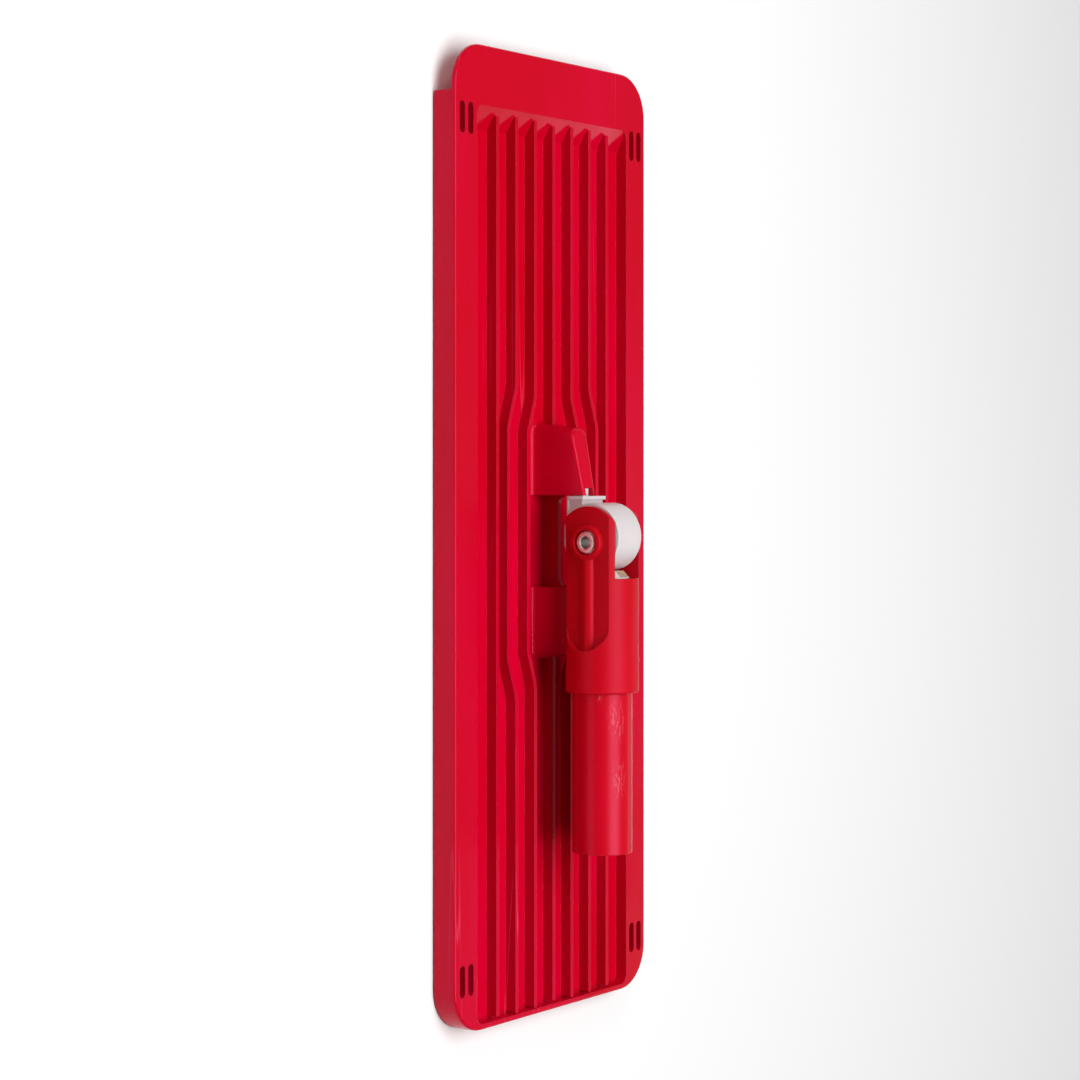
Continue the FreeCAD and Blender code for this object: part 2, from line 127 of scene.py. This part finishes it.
def place(tree, scale=(1, 1, 1), turn=(0, 0, 0)):
    """Object coordinates, which are the model's own metres, scaled and turned."""
    coordinates = add(tree, "TexCoord").outputs["Object"]
    return add(tree, "Mapping", {"Vector": coordinates, "Scale": scale, "Rotation": turn}).outputs[0]


def noise(tree, size, detail=2.0, stretch=(1, 1, 1), turn=(0, 0, 0), distortion=0.0):
    """Noise whose blobs are about `size` across, 0..1 around 0.5."""
    vector = place(tree, stretch, turn)
    node = add(tree, "TexNoise", {"Vector": vector, "Scale": 1 / size, "Detail": detail,
                                  "Distortion": distortion})
    return node.outputs["Fac"]


def scratches(tree, spacing, turn, amount):
    """Sparse hair-line scratches along one direction, 1 in a scratch."""
    lines = noise(tree, spacing, 1.0, (0.03, 1, 1), turn, 0.25)
    thin = calc(tree, "ABSOLUTE", calc(tree, "SUBTRACT", lines, 0.5))
    hair = ramp(tree, thin, 0.0, 0.012, 1.0, 0.0)
    patches = ramp(tree, noise(tree, spacing * 6, 2.0, (0.4, 1, 1), turn), 0.60 - amount, 0.72)
    return calc(tree, "MULTIPLY", hair, patches)


def edge_mask(tree, rounded):
    """1 on sharp edges, from the difference between the rounded and the true normal."""
    true = add(tree, "NewGeometry").outputs["Normal"]
    match = add(tree, "VectorMath", {0: rounded, 1: true}, operation="DOT_PRODUCT").outputs["Value"]
    return ramp(tree, match, 0.80, 0.985, 1.0, 0.0)


def spot(tree, centre, radius, stretch=(1, 1, 1)):
    """1 at a place on the model, fading to 0 at the given radius."""
    scaled = [c * s for c, s in zip(centre, stretch)]
    distance = add(tree, "VectorMath", {0: place(tree, stretch), 1: scaled}, operation="DISTANCE")
    return ramp(tree, distance.outputs["Value"], 0.2 * radius, radius, 1.0, 0.0)


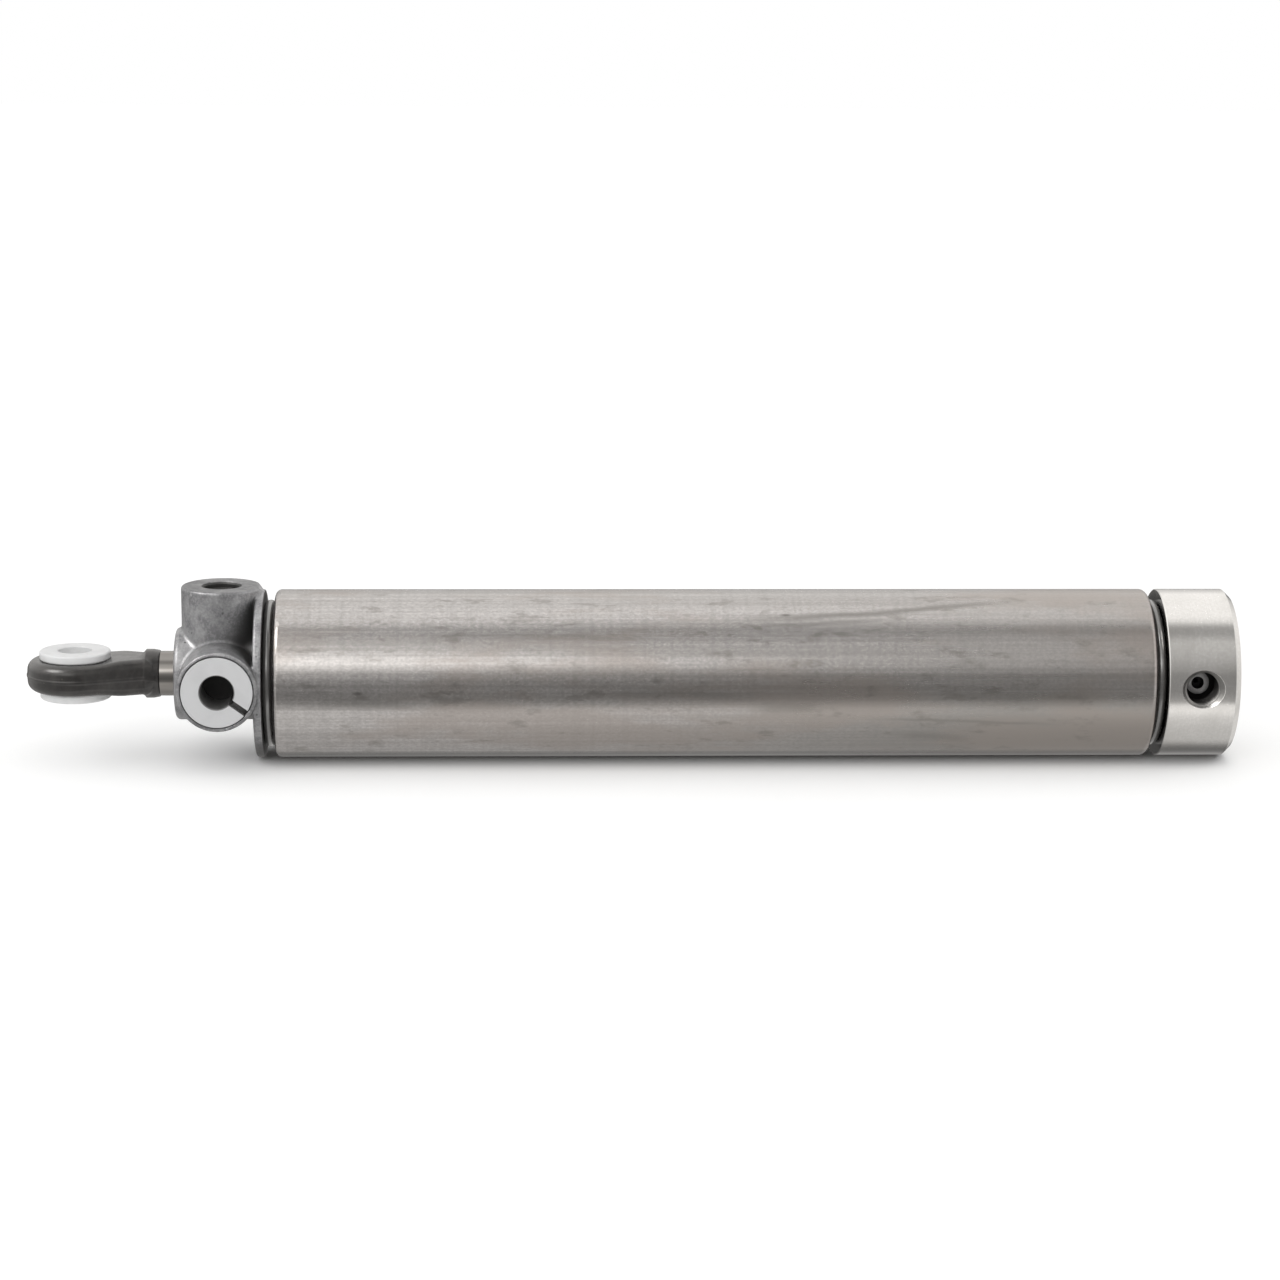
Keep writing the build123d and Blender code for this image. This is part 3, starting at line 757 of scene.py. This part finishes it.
def tube_tone(f, x, z):
    """The tube's colour with painted shade: darker towards the cap, under the tube and most along its
    lowest edge.
    """
    # painted shade: the tube darkens towards the cap
    base = f.mix(f.spread(x, TUBE_LO.x, TUBE_HI.x), (0.70, 0.675, 0.668), (0.585, 0.56, 0.55))
    # painted shade under the tube
    underside = f.spread(x, UNDERSIDE_FROM, UNDERSIDE_TO)
    underside = f.math("MULTIPLY", underside, f.spread(z, UNDERSIDE_TOP, UNDERSIDE_FULL))
    base = f.mix(f.math("MULTIPLY", underside, 0.85), base, (0.30, 0.285, 0.265))
    # painted shade along the lowest edge, where the tube meets the floor
    lowest = f.spread(x, 0.0, LOWEST_TO, 0.1, 0.85)
    lowest = f.math("MULTIPLY", lowest, f.spread(z, LOWEST_TOP, LOWEST_FULL))
    return f.mix(lowest, base, (0.12, 0.112, 0.104))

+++

_What the task requires_. Search the data for the word "This" and copy each line where it appears.

_Task response_.
Continue the FreeCAD and Blender code for this object: part 2, from line 127 of scene.py. This part finishes it.
Keep writing the build123d and Blender code for this image. This is part 3, starting at line 757 of scene.py. This part finishes it.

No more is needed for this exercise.